In this paper, the calibration and application of a Gestalt theory-based line segment detection method for geological lineament detection have been presented. Its application to a study area in Kenya, i.e. a tuning subset, showed that it was successful as it partially captured existing lineaments in the area. Starting with estimating the scale parameter \(S\), followed by the angle tolerance \(\tau \) and finally the threshold on the false alarm rate \(\varepsilon \), it was found that values \(S = 0.3\), \(\tau = 22.5^{\circ }\) and \(\varepsilon = 10\) provided the best results. Using probability distributions of these parameters, lineaments were detected as two-dimensional objects including their uncertainties. Uncertainty remained high throughout, as a core set was missing for all the segmented objects.

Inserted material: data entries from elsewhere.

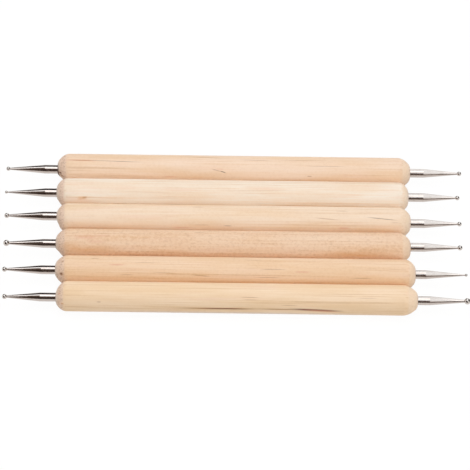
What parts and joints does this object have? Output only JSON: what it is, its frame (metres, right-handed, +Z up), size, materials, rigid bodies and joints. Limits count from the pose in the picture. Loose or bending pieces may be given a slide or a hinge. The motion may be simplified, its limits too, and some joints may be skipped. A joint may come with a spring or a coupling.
{
  "type": "embossing stylus",
  "caption": "Slim round wooden handles lying in a row, each with tapered steel needles that end in small polished balls, for embossing, dotting and tracing.",
  "frame": {"origin": "middle of the row's footprint on the table, with the outermost balls equally far away on both sides", "axes": "+X along the handles to the picture's right, +Y away from the viewer across the row, +Z up from the table"},
  "size_m": [0.131, 0.0524, 0.0089],
  "materials": {
    "handle_wood": "bare sanded birch, fine pale grain, matt",
    "needle_steel": "ground and polished steel",
    "ball_steel": "mirror-polished steel"
  },
  "bodies": {
    "stylus_1": {"stylus_1_handle": "handle_wood", "stylus_1_left_needle": "needle_steel", "stylus_1_left_ball": "ball_steel", "stylus_1_right_needle": "needle_steel", "stylus_1_right_ball": "ball_steel"},
    "stylus_2": {"stylus_2_handle": "handle_wood", "stylus_2_left_needle": "needle_steel", "stylus_2_left_ball": "ball_steel", "stylus_2_right_needle": "needle_steel", "stylus_2_right_ball": "ball_steel"},
    "stylus_3": {"stylus_3_handle": "handle_wood", "stylus_3_left_needle": "needle_steel", "stylus_3_left_ball": "ball_steel", "stylus_3_right_needle": "needle_steel", "stylus_3_right_ball": "ball_steel"},
    "stylus_4": {"stylus_4_handle": "handle_wood", "stylus_4_left_needle": "needle_steel", "stylus_4_left_ball": "ball_steel", "stylus_4_right_needle": "needle_steel", "stylus_4_right_ball": "ball_steel"},
    "stylus_5": {"stylus_5_handle": "handle_wood", "stylus_5_left_needle": "needle_steel", "stylus_5_left_ball": "ball_steel", "stylus_5_right_needle": "needle_steel", "stylus_5_right_ball": "ball_steel"},
    "stylus_6": {"stylus_6_handle": "handle_wood", "stylus_6_left_needle": "needle_steel", "stylus_6_left_ball": "ball_steel", "stylus_6_right_needle": "needle_steel", "stylus_6_right_ball": "ball_steel"}
  },
  "joints": [
    {"name": "lift_2", "type": "slide", "parent": "stylus_1", "child": "stylus_2", "axis": [0, 0, 1], "range_m": [0, 0.03]},
    {"name": "lift_3", "type": "slide", "parent": "stylus_1", "child": "stylus_3", "axis": [0, 0, 1], "range_m": [0, 0.03]},
    {"name": "lift_4", "type": "slide", "parent": "stylus_1", "child": "stylus_4", "axis": [0, 0, 1], "range_m": [0, 0.03]},
    {"name": "lift_5", "type": "slide", "parent": "stylus_1", "child": "stylus_5", "axis": [0, 0, 1], "range_m": [0, 0.03]},
    {"name": "lift_6", "type": "slide", "parent": "stylus_1", "child": "stylus_6", "axis": [0, 0, 1], "range_m": [0, 0.03]}
  ]
}
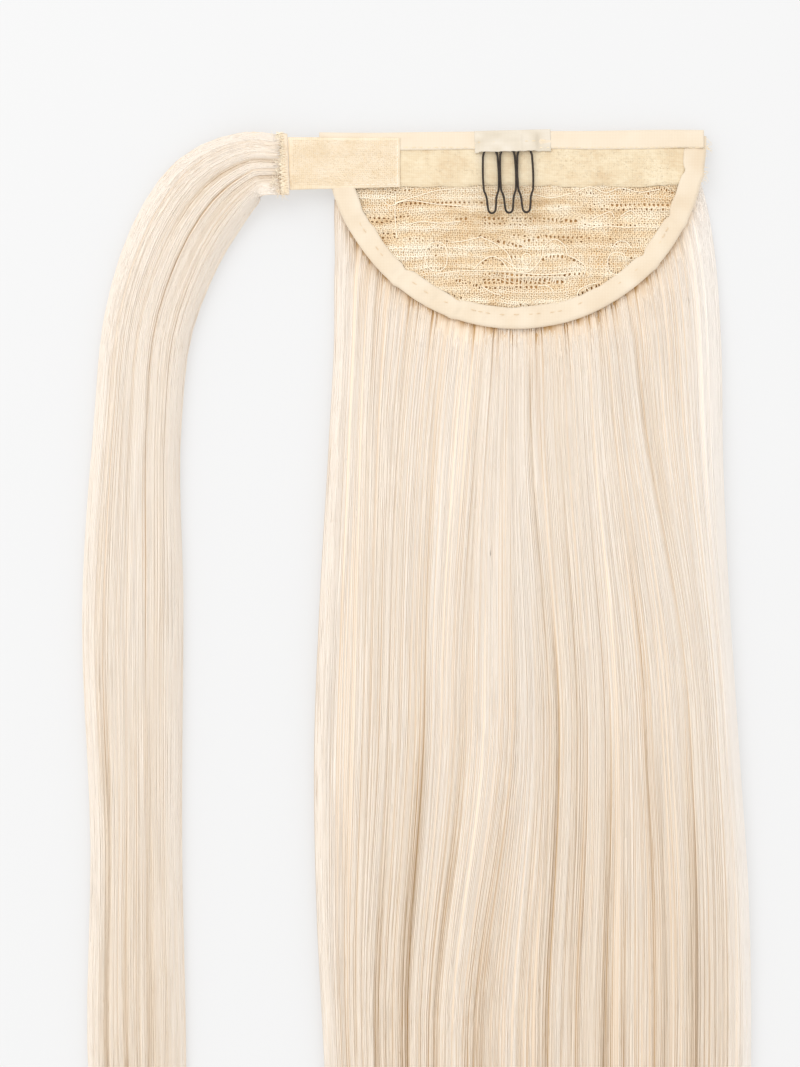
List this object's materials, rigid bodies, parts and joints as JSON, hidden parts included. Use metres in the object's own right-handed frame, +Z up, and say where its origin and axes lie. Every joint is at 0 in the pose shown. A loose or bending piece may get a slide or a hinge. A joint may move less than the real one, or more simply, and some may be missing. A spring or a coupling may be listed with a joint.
{
  "type": "ponytail hairpiece",
  "caption": "Wrap-around ponytail hairpiece: half-round lace base with a wire comb, a hook-and-loop strap, a wrapping strand and a long fall of straight hair.",
  "frame": {"origin": "on the surface the hairpiece lies on, below the middle of its box", "axes": "+Y from the hair tips to the straight edge of the base, +Z up out of the lace side, +X to the right"},
  "size_m": [0.2694, 0.561, 0.0136],
  "materials": {
    "lace": "knitted lace net, matt",
    "tape": "folded woven tape, slight sheen",
    "loop_tape": "fuzzy loop pile, matt",
    "hook_tape": "fine hook tape, matt",
    "gauze": "thin sheer gauze, matt",
    "weft_thread": "stitched thread, matt",
    "wire": "dark enamelled spring wire, satin",
    "hair": "straight synthetic hair fibre, soft sheen"
  },
  "bodies": {
    "root": {"lace_base": "lace", "curved_binding": "tape", "top_binding": "tape", "loop_strip": "loop_tape", "hook_strap": "hook_tape", "wrap_head": "weft_thread", "weft_track_1": "weft_thread", "weft_track_2": "weft_thread", "weft_track_3": "weft_thread", "weft_track_4": "weft_thread", "weft_track_5": "weft_thread", "weft_track_6": "weft_thread", "weft_track_7": "weft_thread", "wire_comb": "wire", "comb_patch": "gauze", "hair_fall": "hair", "wrap_strand": "hair"}
  },
  "joints": []
}
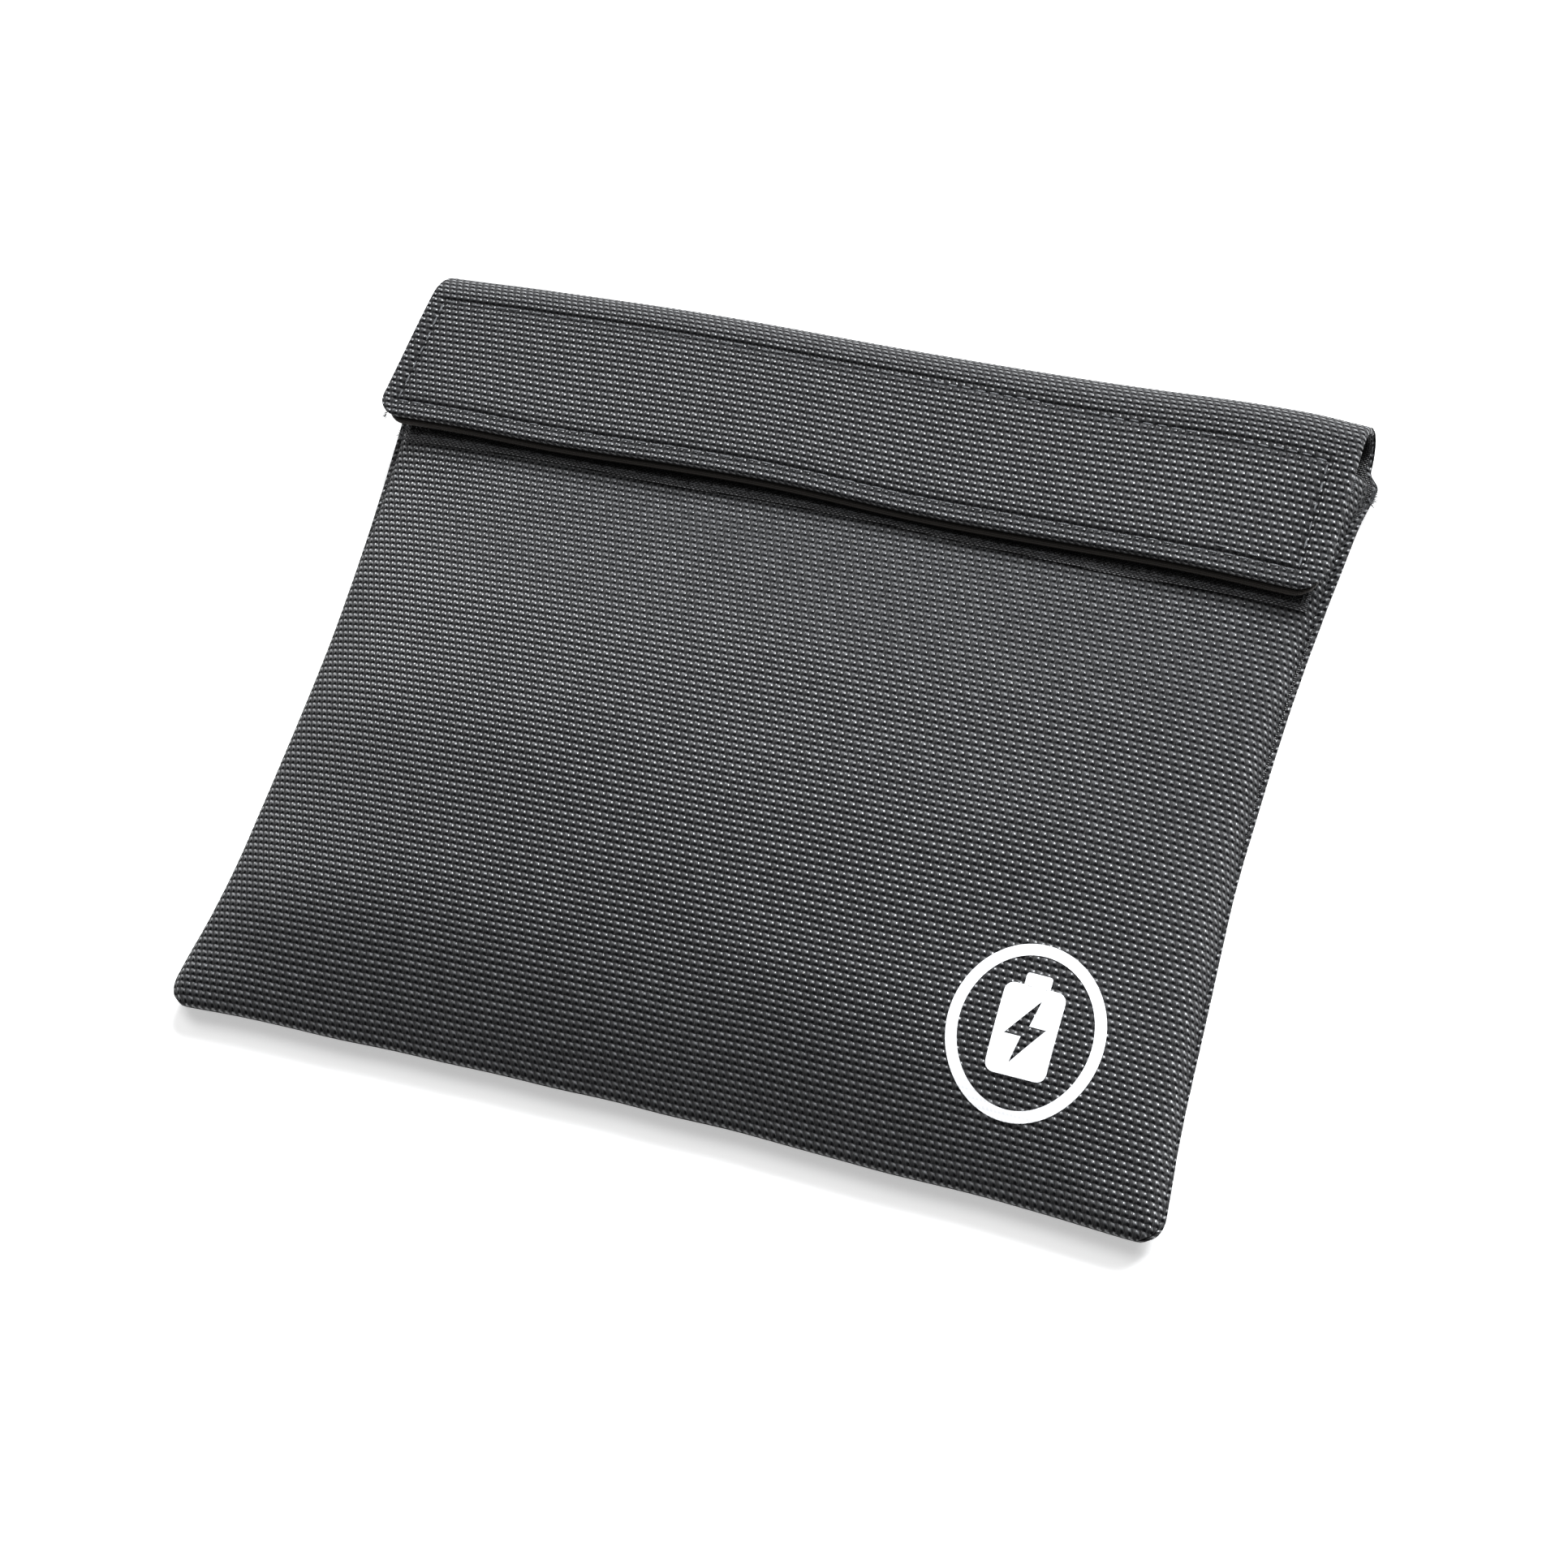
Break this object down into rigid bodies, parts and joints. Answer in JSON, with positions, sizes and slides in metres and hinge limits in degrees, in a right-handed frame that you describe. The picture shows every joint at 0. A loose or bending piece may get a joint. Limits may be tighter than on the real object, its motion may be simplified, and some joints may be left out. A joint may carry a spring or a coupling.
{
  "type": "lipo safe bag",
  "caption": "Flat turned pouch of heavy woven cloth with a fold-over flap closed by hook and loop tape, for storing and charging batteries.",
  "frame": {"origin": "on the resting plane, under the middle of the closed bag lying on its back", "axes": "+X along the mouth to the right, +Y from the closed bottom to the fold, +Z out of the front panel"},
  "size_m": [0.2294, 0.184, 0.0212],
  "materials": {
    "outer_cloth": "heavy plain weave with a soft sheen",
    "lining": "thin smooth coated glass cloth",
    "hook_and_loop": "woven tape with loops or hooks",
    "thread": "twisted polyester sewing thread",
    "print": "thin white transfer print, following the weave"
  },
  "bodies": {
    "pouch": {"front_panel": "outer_cloth", "back_panel": "outer_cloth", "front_lining": "lining", "back_lining": "lining", "mouth_hem": "outer_cloth", "mouth_hem_stitching": "thread", "loop_tape_base": "hook_and_loop", "loop_pile": "hook_and_loop", "loop_tape_stitching": "thread", "badge_print": "print", "left_seam_allowance": "outer_cloth", "right_seam_allowance": "outer_cloth", "bottom_seam_allowance": "outer_cloth", "left_seam_thread": "thread", "right_seam_thread": "thread", "bottom_seam_thread": "thread", "seam_end_tacks": "thread"},
    "fold": {"fold_band": "outer_cloth", "fold_lining": "lining"},
    "flap": {"flap_cover": "outer_cloth", "flap_turning": "outer_cloth", "flap_lining": "lining", "hook_tape": "hook_and_loop", "flap_stitching": "thread"}
  },
  "joints": [
    {"name": "fold_hinge", "type": "hinge", "parent": "pouch", "child": "fold", "pos_m": [0, 0.09054, 0.00146], "axis": [-1, 0, 0], "range_deg": [0, 90]},
    {"name": "flap_hinge", "type": "hinge", "parent": "fold", "child": "flap", "pos_m": [0, 0.09054, 0.01214], "axis": [-1, 0, 0], "range_deg": [0, 90]}
  ],
  "couplings": [
    {"joint": "flap_hinge", "follows": "fold_hinge", "ratio": 1}
  ]
}
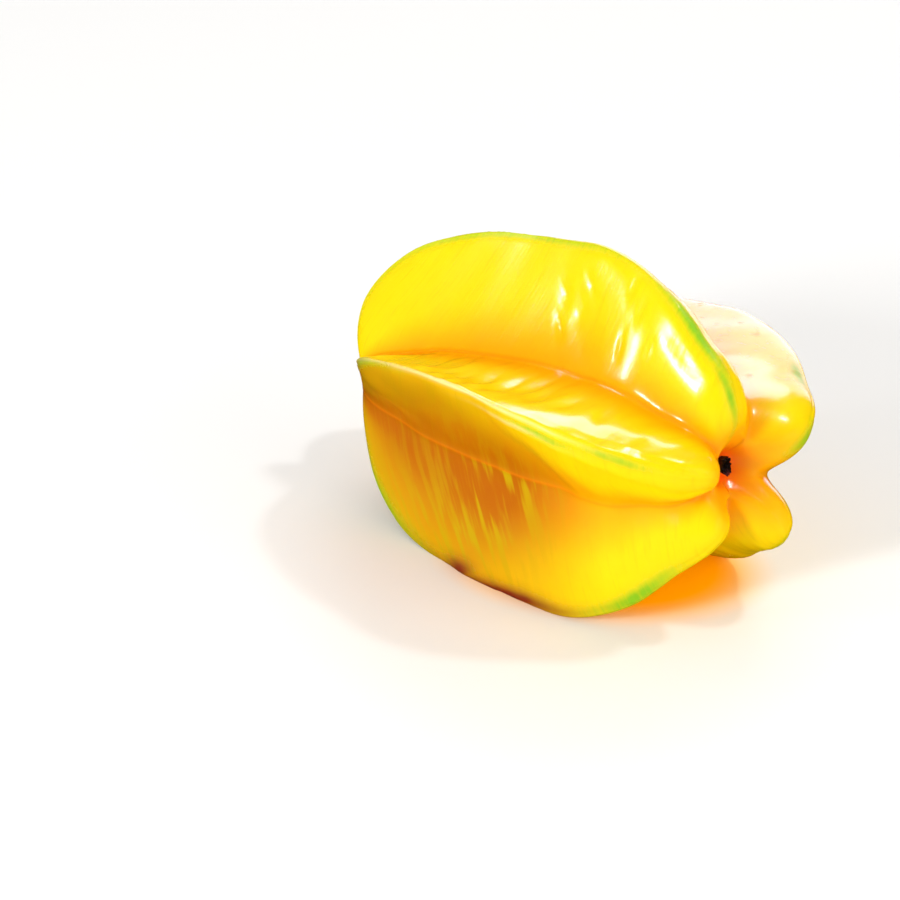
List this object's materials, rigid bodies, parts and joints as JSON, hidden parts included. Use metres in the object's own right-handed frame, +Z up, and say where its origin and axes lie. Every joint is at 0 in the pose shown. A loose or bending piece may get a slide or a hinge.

The relationship between a geological lineament and its observation from the remotely sensed image was explored using four subsets from the same image. Error rates of these subsets were in line with those of the tuning subsets and their interpretation explained the occurrence of missing and false detections. Thus, the study showed that the approach is interesting and novel, with lineaments and their uncertainties identified by means of random sets. Improvements of the methodology are still possible, in particular to reduce the false detection rate.